## INSTRUCTIONS FOR THE TASK
Write out each line beneath this one exactly as it reads.

=-=-=-=-=

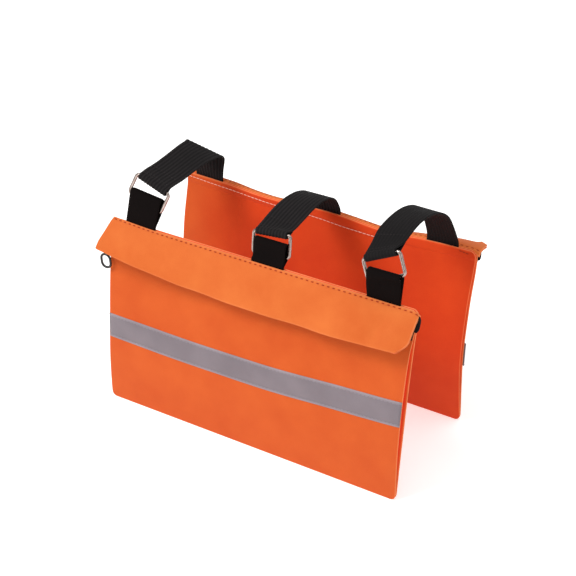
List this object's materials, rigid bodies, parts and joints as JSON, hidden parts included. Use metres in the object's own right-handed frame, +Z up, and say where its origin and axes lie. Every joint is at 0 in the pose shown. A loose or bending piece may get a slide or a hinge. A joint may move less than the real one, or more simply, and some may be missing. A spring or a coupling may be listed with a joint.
{
  "type": "sandbag",
  "caption": "Saddle sandbag for light stands: flat zipped pouches joined by elastic straps with wire rings and webbing tabs, weather flaps over the zips and reflective tape.",
  "frame": {"origin": "on the floor, at the centre of the bounding box", "axes": "+X along the pouches, +Y from the front pouch to the rear pouch, +Z up"},
  "size_m": [0.313, 0.176, 0.2406],
  "materials": {
    "orange_oxford": "matte",
    "liner_cloth": "matte",
    "dry_sand": "matte",
    "reflective_tape": "satin",
    "zip_tape": "matte",
    "zip_coil": "satin",
    "black_metal": "satin",
    "ribbed_elastic": "matte",
    "plain_webbing": "matte",
    "plated_wire": "polished"
  },
  "bodies": {
    "straps": {"left_strap": "ribbed_elastic", "middle_strap": "ribbed_elastic", "right_strap": "ribbed_elastic"},
    "rear_pouch": {"rear_outer_panel": "orange_oxford", "rear_inner_panel": "orange_oxford", "rear_seam_allowance": "orange_oxford", "rear_liner_bag": "liner_cloth", "rear_sand_fill": "dry_sand", "rear_reflective_tape": "reflective_tape", "rear_zip_tape": "zip_tape", "rear_zip_coil": "zip_coil"},
    "rear_flap": {"rear_flap": "orange_oxford"},
    "rear_zip_slider": {"rear_zip_slider": "black_metal"},
    "rear_zip_pull": {"rear_zip_pull": "black_metal"},
    "left_ring": {"left_ring": "plated_wire"},
    "middle_ring": {"middle_ring": "plated_wire"},
    "right_ring": {"right_ring": "plated_wire"},
    "front_tabs": {"left_tab": "plain_webbing", "middle_tab": "plain_webbing", "right_tab": "plain_webbing"},
    "front_pouch": {"front_outer_panel": "orange_oxford", "front_inner_panel": "orange_oxford", "front_seam_allowance": "orange_oxford", "front_liner_bag": "liner_cloth", "front_sand_fill": "dry_sand", "front_reflective_tape": "reflective_tape", "front_zip_tape": "zip_tape", "front_zip_coil": "zip_coil"},
    "front_flap": {"front_flap": "orange_oxford"},
    "front_zip_slider": {"front_zip_slider": "black_metal"},
    "front_zip_pull": {"front_zip_pull": "black_metal"}
  },
  "joints": [
    {"name": "rear_pouch_swing", "type": "hinge", "parent": "straps", "child": "rear_pouch", "pos_m": [0, 0.0606, 0.1857], "axis": [1, 0, 0], "range_deg": [-16, 35]},
    {"name": "rear_flap_lift", "type": "hinge", "parent": "rear_pouch", "child": "rear_flap", "pos_m": [0, 0.0646, 0.1848], "axis": [1, 0, 0], "range_deg": [-5, 65]},
    {"name": "rear_zip_travel", "type": "slide", "parent": "rear_pouch", "child": "rear_zip_slider", "axis": [1, 0, 0], "range_m": [0, 0.28]},
    {"name": "rear_pull_swing", "type": "hinge", "parent": "rear_zip_slider", "child": "rear_zip_pull", "pos_m": [-0.153, 0.07216, 0.167], "axis": [0, 1, 0], "range_deg": [-90, 90]},
    {"name": "middle_ring_swing", "type": "hinge", "parent": "straps", "child": "middle_ring", "pos_m": [0.0075, -0.0509, 0.2099], "axis": [0.9945, 0, 0.1045], "range_deg": [-20, 20]},
    {"name": "left_ring_swing", "type": "hinge", "parent": "straps", "child": "left_ring", "pos_m": [-0.1155, -0.048, 0.2215], "axis": [0.9397, 0, -0.342], "range_deg": [-20, 20]},
    {"name": "right_ring_swing", "type": "hinge", "parent": "straps", "child": "right_ring", "pos_m": [0.1113, -0.057, 0.2224], "axis": [0.891, 0, 0.454], "range_deg": [-20, 20]},
    {"name": "front_tabs_swing", "type": "hinge", "parent": "middle_ring", "child": "front_tabs", "pos_m": [0.00949, -0.0553, 0.19101], "axis": [0.9945, 0, 0.1045], "range_deg": [-20, 20]},
    {"name": "front_pouch_swing", "type": "hinge", "parent": "front_tabs", "child": "front_pouch", "pos_m": [0, -0.0606, 0.1857], "axis": [-1, 0, 0], "range_deg": [-16, 35]},
    {"name": "front_flap_lift", "type": "hinge", "parent": "front_pouch", "child": "front_flap", "pos_m": [0, -0.0646, 0.1848], "axis": [-1, 0, 0], "range_deg": [-5, 65]},
    {"name": "front_zip_travel", "type": "slide", "parent": "front_pouch", "child": "front_zip_slider", "axis": [1, 0, 0], "range_m": [0, 0.28]},
    {"name": "front_pull_swing", "type": "hinge", "parent": "front_zip_slider", "child": "front_zip_pull", "pos_m": [-0.153, -0.07434, 0.167], "axis": [0, 1, 0], "range_deg": [-90, 90]}
  ],
  "couplings": [
    {"joint": "left_ring_swing", "follows": "middle_ring_swing", "ratio": 1},
    {"joint": "right_ring_swing", "follows": "middle_ring_swing", "ratio": 1},
    {"joint": "front_tabs_swing", "follows": "middle_ring_swing", "ratio": -1}
  ]
}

=-=-=-=-=

## EXERCISE RESPONSE
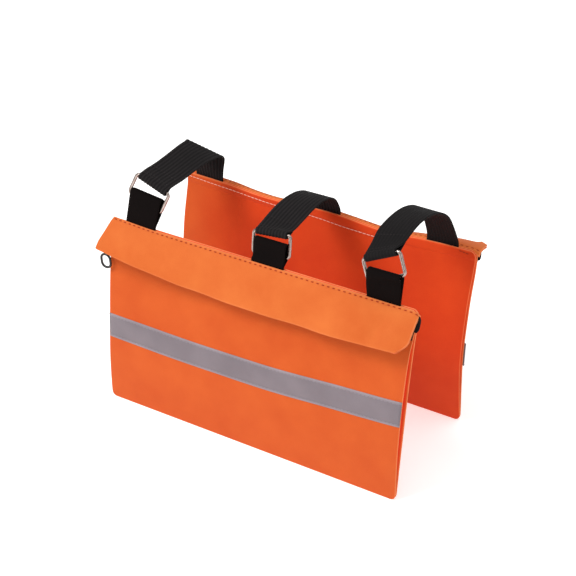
List this object's materials, rigid bodies, parts and joints as JSON, hidden parts included. Use metres in the object's own right-handed frame, +Z up, and say where its origin and axes lie. Every joint is at 0 in the pose shown. A loose or bending piece may get a slide or a hinge. A joint may move less than the real one, or more simply, and some may be missing. A spring or a coupling may be listed with a joint.
{
  "type": "sandbag",
  "caption": "Saddle sandbag for light stands: flat zipped pouches joined by elastic straps with wire rings and webbing tabs, weather flaps over the zips and reflective tape.",
  "frame": {"origin": "on the floor, at the centre of the bounding box", "axes": "+X along the pouches, +Y from the front pouch to the rear pouch, +Z up"},
  "size_m": [0.313, 0.176, 0.2406],
  "materials": {
    "orange_oxford": "matte",
    "liner_cloth": "matte",
    "dry_sand": "matte",
    "reflective_tape": "satin",
    "zip_tape": "matte",
    "zip_coil": "satin",
    "black_metal": "satin",
    "ribbed_elastic": "matte",
    "plain_webbing": "matte",
    "plated_wire": "polished"
  },
  "bodies": {
    "straps": {"left_strap": "ribbed_elastic", "middle_strap": "ribbed_elastic", "right_strap": "ribbed_elastic"},
    "rear_pouch": {"rear_outer_panel": "orange_oxford", "rear_inner_panel": "orange_oxford", "rear_seam_allowance": "orange_oxford", "rear_liner_bag": "liner_cloth", "rear_sand_fill": "dry_sand", "rear_reflective_tape": "reflective_tape", "rear_zip_tape": "zip_tape", "rear_zip_coil": "zip_coil"},
    "rear_flap": {"rear_flap": "orange_oxford"},
    "rear_zip_slider": {"rear_zip_slider": "black_metal"},
    "rear_zip_pull": {"rear_zip_pull": "black_metal"},
    "left_ring": {"left_ring": "plated_wire"},
    "middle_ring": {"middle_ring": "plated_wire"},
    "right_ring": {"right_ring": "plated_wire"},
    "front_tabs": {"left_tab": "plain_webbing", "middle_tab": "plain_webbing", "right_tab": "plain_webbing"},
    "front_pouch": {"front_outer_panel": "orange_oxford", "front_inner_panel": "orange_oxford", "front_seam_allowance": "orange_oxford", "front_liner_bag": "liner_cloth", "front_sand_fill": "dry_sand", "front_reflective_tape": "reflective_tape", "front_zip_tape": "zip_tape", "front_zip_coil": "zip_coil"},
    "front_flap": {"front_flap": "orange_oxford"},
    "front_zip_slider": {"front_zip_slider": "black_metal"},
    "front_zip_pull": {"front_zip_pull": "black_metal"}
  },
  "joints": [
    {"name": "rear_pouch_swing", "type": "hinge", "parent": "straps", "child": "rear_pouch", "pos_m": [0, 0.0606, 0.1857], "axis": [1, 0, 0], "range_deg": [-16, 35]},
    {"name": "rear_flap_lift", "type": "hinge", "parent": "rear_pouch", "child": "rear_flap", "pos_m": [0, 0.0646, 0.1848], "axis": [1, 0, 0], "range_deg": [-5, 65]},
    {"name": "rear_zip_travel", "type": "slide", "parent": "rear_pouch", "child": "rear_zip_slider", "axis": [1, 0, 0], "range_m": [0, 0.28]},
    {"name": "rear_pull_swing", "type": "hinge", "parent": "rear_zip_slider", "child": "rear_zip_pull", "pos_m": [-0.153, 0.07216, 0.167], "axis": [0, 1, 0], "range_deg": [-90, 90]},
    {"name": "middle_ring_swing", "type": "hinge", "parent": "straps", "child": "middle_ring", "pos_m": [0.0075, -0.0509, 0.2099], "axis": [0.9945, 0, 0.1045], "range_deg": [-20, 20]},
    {"name": "left_ring_swing", "type": "hinge", "parent": "straps", "child": "left_ring", "pos_m": [-0.1155, -0.048, 0.2215], "axis": [0.9397, 0, -0.342], "range_deg": [-20, 20]},
    {"name": "right_ring_swing", "type": "hinge", "parent": "straps", "child": "right_ring", "pos_m": [0.1113, -0.057, 0.2224], "axis": [0.891, 0, 0.454], "range_deg": [-20, 20]},
    {"name": "front_tabs_swing", "type": "hinge", "parent": "middle_ring", "child": "front_tabs", "pos_m": [0.00949, -0.0553, 0.19101], "axis": [0.9945, 0, 0.1045], "range_deg": [-20, 20]},
    {"name": "front_pouch_swing", "type": "hinge", "parent": "front_tabs", "child": "front_pouch", "pos_m": [0, -0.0606, 0.1857], "axis": [-1, 0, 0], "range_deg": [-16, 35]},
    {"name": "front_flap_lift", "type": "hinge", "parent": "front_pouch", "child": "front_flap", "pos_m": [0, -0.0646, 0.1848], "axis": [-1, 0, 0], "range_deg": [-5, 65]},
    {"name": "front_zip_travel", "type": "slide", "parent": "front_pouch", "child": "front_zip_slider", "axis": [1, 0, 0], "range_m": [0, 0.28]},
    {"name": "front_pull_swing", "type": "hinge", "parent": "front_zip_slider", "child": "front_zip_pull", "pos_m": [-0.153, -0.07434, 0.167], "axis": [0, 1, 0], "range_deg": [-90, 90]}
  ],
  "couplings": [
    {"joint": "left_ring_swing", "follows": "middle_ring_swing", "ratio": 1},
    {"joint": "right_ring_swing", "follows": "middle_ring_swing", "ratio": 1},
    {"joint": "front_tabs_swing", "follows": "middle_ring_swing", "ratio": -1}
  ]
}